▸ **Aim**
Repeat every entry in the listing below, exactly.

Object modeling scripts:
## Start

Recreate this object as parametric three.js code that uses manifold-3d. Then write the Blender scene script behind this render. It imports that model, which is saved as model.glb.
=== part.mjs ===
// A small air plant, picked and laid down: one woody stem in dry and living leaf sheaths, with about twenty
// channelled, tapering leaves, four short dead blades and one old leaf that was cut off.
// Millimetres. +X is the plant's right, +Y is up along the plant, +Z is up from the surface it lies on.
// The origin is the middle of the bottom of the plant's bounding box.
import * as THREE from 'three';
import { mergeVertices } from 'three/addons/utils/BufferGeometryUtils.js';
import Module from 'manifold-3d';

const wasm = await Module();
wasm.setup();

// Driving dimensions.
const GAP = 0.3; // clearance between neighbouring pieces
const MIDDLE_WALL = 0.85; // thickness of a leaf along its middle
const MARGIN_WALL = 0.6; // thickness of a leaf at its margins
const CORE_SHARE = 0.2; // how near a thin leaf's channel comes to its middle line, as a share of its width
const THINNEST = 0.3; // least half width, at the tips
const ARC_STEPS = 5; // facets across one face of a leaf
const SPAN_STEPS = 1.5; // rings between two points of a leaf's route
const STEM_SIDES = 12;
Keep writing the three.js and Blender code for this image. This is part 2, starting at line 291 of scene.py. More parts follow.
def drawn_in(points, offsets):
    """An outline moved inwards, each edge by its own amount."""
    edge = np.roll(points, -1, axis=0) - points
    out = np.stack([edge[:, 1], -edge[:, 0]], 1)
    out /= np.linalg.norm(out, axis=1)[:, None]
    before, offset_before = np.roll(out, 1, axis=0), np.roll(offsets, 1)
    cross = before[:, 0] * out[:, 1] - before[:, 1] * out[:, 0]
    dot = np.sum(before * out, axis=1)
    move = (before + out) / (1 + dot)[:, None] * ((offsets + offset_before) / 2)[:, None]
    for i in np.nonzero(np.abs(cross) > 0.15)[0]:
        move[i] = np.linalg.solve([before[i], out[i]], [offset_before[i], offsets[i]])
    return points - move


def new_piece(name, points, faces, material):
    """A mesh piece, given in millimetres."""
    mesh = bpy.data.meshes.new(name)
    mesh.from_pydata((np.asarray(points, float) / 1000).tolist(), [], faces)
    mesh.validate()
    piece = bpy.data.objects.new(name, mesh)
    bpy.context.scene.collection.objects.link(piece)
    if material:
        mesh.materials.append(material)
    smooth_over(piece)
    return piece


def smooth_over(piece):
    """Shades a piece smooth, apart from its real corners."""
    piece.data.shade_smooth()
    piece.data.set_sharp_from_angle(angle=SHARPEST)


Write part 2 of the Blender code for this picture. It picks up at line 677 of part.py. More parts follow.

## End

▸ **Finished exercise**
Recreate this object as parametric three.js code that uses manifold-3d. Then write the Blender scene script behind this render. It imports that model, which is saved as model.glb.
=== part.mjs ===
// A small air plant, picked and laid down: one woody stem in dry and living leaf sheaths, with about twenty
// channelled, tapering leaves, four short dead blades and one old leaf that was cut off.
// Millimetres. +X is the plant's right, +Y is up along the plant, +Z is up from the surface it lies on.
// The origin is the middle of the bottom of the plant's bounding box.
import * as THREE from 'three';
import { mergeVertices } from 'three/addons/utils/BufferGeometryUtils.js';
import Module from 'manifold-3d';

const wasm = await Module();
wasm.setup();

// Driving dimensions.
const GAP = 0.3; // clearance between neighbouring pieces
const MIDDLE_WALL = 0.85; // thickness of a leaf along its middle
const MARGIN_WALL = 0.6; // thickness of a leaf at its margins
const CORE_SHARE = 0.2; // how near a thin leaf's channel comes to its middle line, as a share of its width
const THINNEST = 0.3; // least half width, at the tips
const ARC_STEPS = 5; // facets across one face of a leaf
const SPAN_STEPS = 1.5; // rings between two points of a leaf's route
const STEM_SIDES = 12;
Keep writing the three.js and Blender code for this image. This is part 2, starting at line 291 of scene.py. More parts follow.
def drawn_in(points, offsets):
    """An outline moved inwards, each edge by its own amount."""
    edge = np.roll(points, -1, axis=0) - points
    out = np.stack([edge[:, 1], -edge[:, 0]], 1)
    out /= np.linalg.norm(out, axis=1)[:, None]
    before, offset_before = np.roll(out, 1, axis=0), np.roll(offsets, 1)
    cross = before[:, 0] * out[:, 1] - before[:, 1] * out[:, 0]
    dot = np.sum(before * out, axis=1)
    move = (before + out) / (1 + dot)[:, None] * ((offsets + offset_before) / 2)[:, None]
    for i in np.nonzero(np.abs(cross) > 0.15)[0]:
        move[i] = np.linalg.solve([before[i], out[i]], [offset_before[i], offsets[i]])
    return points - move


def new_piece(name, points, faces, material):
    """A mesh piece, given in millimetres."""
    mesh = bpy.data.meshes.new(name)
    mesh.from_pydata((np.asarray(points, float) / 1000).tolist(), [], faces)
    mesh.validate()
    piece = bpy.data.objects.new(name, mesh)
    bpy.context.scene.collection.objects.link(piece)
    if material:
        mesh.materials.append(material)
    smooth_over(piece)
    return piece


def smooth_over(piece):
    """Shades a piece smooth, apart from its real corners."""
    piece.data.shade_smooth()
    piece.data.set_sharp_from_angle(angle=SHARPEST)


Write part 2 of the Blender code for this picture. It picks up at line 677 of part.py. More parts follow.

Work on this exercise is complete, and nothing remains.